A day after Microsoft founder Bill Gates said he should pay more taxes, the multi-billionaire donated $750million to the Global Fund to Fight AIDS, Tuberculosis, and Malaria.
The news comes on the tenth anniversary of the Global Fund, to which the Bill and Melinda Gates Foundation has already contributed $650million. It gives aid to some of the most underprivileged countries in the world.
‘These are tough economic times, but that is no excuse for cutting aid to the world’s poorest,’ Mr Gates said.
‘The Global Fund is one of the most effective ways we invest our money every year.’
While the donation will give an immediate boost to the Global Fund, more is needed from governments, which have provided the bulk of the $22.6billion that has been raised by the Geneva, Switzerland-based organization to date for its work in 150 countries.
The commitment of governments was shaken last year when the fund reported ‘grave misuse of funds’ in four recipient nations, prompting some donors such as Germany and Sweden to freeze their donations.
Mr Gates, however, played down the problem and praised the fund’s transparency, which he said had exposed corruption problems that might well have remained hidden at other organisations.
‘If you are going to do health programs in Africa you are going to have some percentage that is misused,’ he said.
The AIDS, tuberculosis, and malaria fighter is a magnet to high-profile figures. In the tenth anniversary video, former prime minister Tony Blair, former president Bill Clinton, and U2 frontman Bono are just some of the familiar faces that praise the efforts of the Global Fund.
They also add there is much more difficult work to be done in the fight against these diseases.
Mr Gates, who is worth an estimated $59billion, said that he agreed that drastic fiscal measures are taken to help the country recover from its crippling deficit.
‘The United States has a huge budget deficit so taxes are going to have to go up,’ he said in an interview about his devotion to charitable giving.
‘I certainly agree that they should go up more on the rich than everyone else that’s just justice.’
Mr Gates’ comments to BBC come a day after President Obama addressed the country in his annual State Of The Union speech, in which he argued the need for a tightened tax code that forces millionaires and billionaires to pay what he feels is a more appropriate share of their earnings to the state.
The Microsoft founder has dedicated much of his time in the past five years to charitable causes, spearheading African aid projects and encouraging others to spread their wealth.
‘I hope we can solve that deficit problem with a sense of shared sacrifice where everybody would feel like they’re doing their part.
‘Right now I don’t feel like people like myself are doing as much as we should,’ Mr Gates concluded.
Mr Buffett, after whom Mr Obama named his proposed tax, is actually the co-sponsor of Mr Gates’ Giving Pledge initiative.
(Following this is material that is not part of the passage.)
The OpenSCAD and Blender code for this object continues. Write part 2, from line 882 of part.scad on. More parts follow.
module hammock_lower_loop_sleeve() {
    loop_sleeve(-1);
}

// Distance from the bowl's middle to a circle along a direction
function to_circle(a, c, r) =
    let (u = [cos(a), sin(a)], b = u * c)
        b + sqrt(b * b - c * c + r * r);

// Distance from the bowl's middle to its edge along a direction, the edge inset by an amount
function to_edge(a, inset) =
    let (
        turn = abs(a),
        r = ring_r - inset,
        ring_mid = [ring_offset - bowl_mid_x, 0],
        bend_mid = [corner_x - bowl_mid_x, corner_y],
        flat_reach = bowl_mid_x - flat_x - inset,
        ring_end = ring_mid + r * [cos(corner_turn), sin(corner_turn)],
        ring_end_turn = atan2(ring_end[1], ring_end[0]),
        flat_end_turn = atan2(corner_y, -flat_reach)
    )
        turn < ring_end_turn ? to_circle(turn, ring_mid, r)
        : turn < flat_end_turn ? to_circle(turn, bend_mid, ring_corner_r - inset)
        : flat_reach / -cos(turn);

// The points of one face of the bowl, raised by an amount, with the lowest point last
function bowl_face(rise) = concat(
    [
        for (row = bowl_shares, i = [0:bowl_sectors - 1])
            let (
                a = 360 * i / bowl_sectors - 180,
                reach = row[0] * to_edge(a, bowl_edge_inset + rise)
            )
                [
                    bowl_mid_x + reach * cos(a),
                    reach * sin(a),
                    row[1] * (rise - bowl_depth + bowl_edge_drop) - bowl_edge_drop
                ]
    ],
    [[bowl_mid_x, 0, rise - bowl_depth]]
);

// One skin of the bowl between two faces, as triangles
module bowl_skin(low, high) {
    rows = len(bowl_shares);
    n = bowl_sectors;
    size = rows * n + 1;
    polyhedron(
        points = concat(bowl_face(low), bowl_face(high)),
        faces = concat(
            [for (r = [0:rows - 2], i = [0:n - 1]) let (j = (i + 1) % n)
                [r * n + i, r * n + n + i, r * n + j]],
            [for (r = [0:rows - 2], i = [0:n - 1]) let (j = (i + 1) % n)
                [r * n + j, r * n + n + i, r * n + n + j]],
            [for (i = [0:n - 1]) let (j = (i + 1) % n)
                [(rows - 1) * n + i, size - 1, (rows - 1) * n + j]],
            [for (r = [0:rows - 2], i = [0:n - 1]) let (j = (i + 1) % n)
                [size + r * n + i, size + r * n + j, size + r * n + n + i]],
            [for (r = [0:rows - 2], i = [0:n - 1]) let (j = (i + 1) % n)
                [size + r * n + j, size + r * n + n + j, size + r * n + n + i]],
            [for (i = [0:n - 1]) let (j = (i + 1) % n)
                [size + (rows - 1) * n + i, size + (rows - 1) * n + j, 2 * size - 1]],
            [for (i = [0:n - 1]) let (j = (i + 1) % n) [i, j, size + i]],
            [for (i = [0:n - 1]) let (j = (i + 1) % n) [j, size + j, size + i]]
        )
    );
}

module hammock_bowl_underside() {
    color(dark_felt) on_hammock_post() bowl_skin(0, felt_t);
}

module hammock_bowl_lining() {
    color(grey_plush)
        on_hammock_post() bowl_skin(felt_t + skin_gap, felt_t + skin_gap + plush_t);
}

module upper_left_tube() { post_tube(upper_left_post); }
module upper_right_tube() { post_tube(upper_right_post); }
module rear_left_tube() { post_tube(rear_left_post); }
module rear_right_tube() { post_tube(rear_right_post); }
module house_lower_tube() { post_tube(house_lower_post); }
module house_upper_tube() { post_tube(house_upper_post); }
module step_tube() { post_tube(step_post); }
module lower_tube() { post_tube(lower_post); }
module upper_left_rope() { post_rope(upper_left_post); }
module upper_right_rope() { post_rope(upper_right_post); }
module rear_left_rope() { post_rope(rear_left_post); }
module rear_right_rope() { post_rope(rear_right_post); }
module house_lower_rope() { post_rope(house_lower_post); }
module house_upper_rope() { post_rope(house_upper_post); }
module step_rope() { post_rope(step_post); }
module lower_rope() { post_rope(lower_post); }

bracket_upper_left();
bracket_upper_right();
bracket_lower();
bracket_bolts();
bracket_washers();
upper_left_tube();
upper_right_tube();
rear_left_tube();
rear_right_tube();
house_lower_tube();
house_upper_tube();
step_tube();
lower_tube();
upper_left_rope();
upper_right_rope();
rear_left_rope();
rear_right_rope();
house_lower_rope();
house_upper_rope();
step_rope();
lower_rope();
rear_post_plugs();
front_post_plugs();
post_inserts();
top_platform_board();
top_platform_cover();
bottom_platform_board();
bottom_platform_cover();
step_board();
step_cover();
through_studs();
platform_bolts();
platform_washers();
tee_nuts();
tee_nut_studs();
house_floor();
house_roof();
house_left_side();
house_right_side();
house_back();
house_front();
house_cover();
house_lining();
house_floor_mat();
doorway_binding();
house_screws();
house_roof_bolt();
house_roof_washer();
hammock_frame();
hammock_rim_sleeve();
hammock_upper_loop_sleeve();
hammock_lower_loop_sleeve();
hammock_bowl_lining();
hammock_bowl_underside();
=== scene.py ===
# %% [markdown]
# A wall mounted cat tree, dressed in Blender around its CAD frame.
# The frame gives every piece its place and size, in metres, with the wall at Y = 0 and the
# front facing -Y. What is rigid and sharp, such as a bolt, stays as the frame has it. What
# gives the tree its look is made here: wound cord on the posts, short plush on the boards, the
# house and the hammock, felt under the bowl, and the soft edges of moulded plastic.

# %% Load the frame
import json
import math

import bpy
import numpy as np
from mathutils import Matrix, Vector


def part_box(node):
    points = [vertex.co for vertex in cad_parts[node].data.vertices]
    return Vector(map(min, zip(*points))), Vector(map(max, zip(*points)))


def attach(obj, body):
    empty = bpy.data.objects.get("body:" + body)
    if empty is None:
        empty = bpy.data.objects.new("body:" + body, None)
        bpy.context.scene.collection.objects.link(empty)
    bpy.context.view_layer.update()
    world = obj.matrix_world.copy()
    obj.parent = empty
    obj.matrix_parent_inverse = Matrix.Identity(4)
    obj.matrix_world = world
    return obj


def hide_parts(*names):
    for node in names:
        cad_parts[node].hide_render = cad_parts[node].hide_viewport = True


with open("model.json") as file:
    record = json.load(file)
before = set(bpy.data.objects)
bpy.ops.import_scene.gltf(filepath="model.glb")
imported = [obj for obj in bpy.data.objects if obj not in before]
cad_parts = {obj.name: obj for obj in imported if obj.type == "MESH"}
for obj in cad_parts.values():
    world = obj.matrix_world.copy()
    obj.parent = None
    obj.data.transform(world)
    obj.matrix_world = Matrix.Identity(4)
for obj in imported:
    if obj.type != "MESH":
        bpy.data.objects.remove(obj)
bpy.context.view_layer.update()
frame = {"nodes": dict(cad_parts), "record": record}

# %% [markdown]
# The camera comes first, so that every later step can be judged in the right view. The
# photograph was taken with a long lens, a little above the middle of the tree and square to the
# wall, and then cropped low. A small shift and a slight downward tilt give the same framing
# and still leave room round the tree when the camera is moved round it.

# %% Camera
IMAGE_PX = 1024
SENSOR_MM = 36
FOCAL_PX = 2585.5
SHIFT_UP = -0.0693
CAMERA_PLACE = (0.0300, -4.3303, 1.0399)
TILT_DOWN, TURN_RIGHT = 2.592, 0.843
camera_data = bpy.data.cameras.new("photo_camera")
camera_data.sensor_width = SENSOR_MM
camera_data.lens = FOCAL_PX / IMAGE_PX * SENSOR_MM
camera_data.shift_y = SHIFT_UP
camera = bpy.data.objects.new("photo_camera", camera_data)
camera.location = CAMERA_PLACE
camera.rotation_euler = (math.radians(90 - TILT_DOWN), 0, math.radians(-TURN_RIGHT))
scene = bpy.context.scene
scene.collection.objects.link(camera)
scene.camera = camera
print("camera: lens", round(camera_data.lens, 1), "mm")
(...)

The effort targets billionaires and has them agree to give away at least half of their wealth to charitable causes either during their lifetime of after their death.
As of last April, 69 people had publically joined the pledge.
Mr Obama spoke extensively about the need to place higher taxes on millionaires during Tuesday night’s speech.
‘Right now, because of loopholes and shelters in the tax code, a quarter of all millionaires pay lower tax rates than millions of middle-class households,’ the President said.
‘Right now, Warren Buffett pays a lower tax rate than his secretary.’
Mr Buffett’s secretary Debbie Bosanek has been a common point of reference during the debate over raising taxes, and she for the first time since the issue was raised, Ms Bosanek herself was seen as she was a guest of the First Lady.
Mr Obama made an argument- later echoed by Mr Gates- that the only sensible approach to fixing the deficit and paying for necessary social programs was by focusing on the country’s wealthy.
‘Do we want to keep these tax cuts for the wealthiest Americans? Or do we want to keep our investments in everything else – like education and medical research; a strong military and care for our veterans? Because if we’re serious about paying down our debt, we can’t do both,’ he said.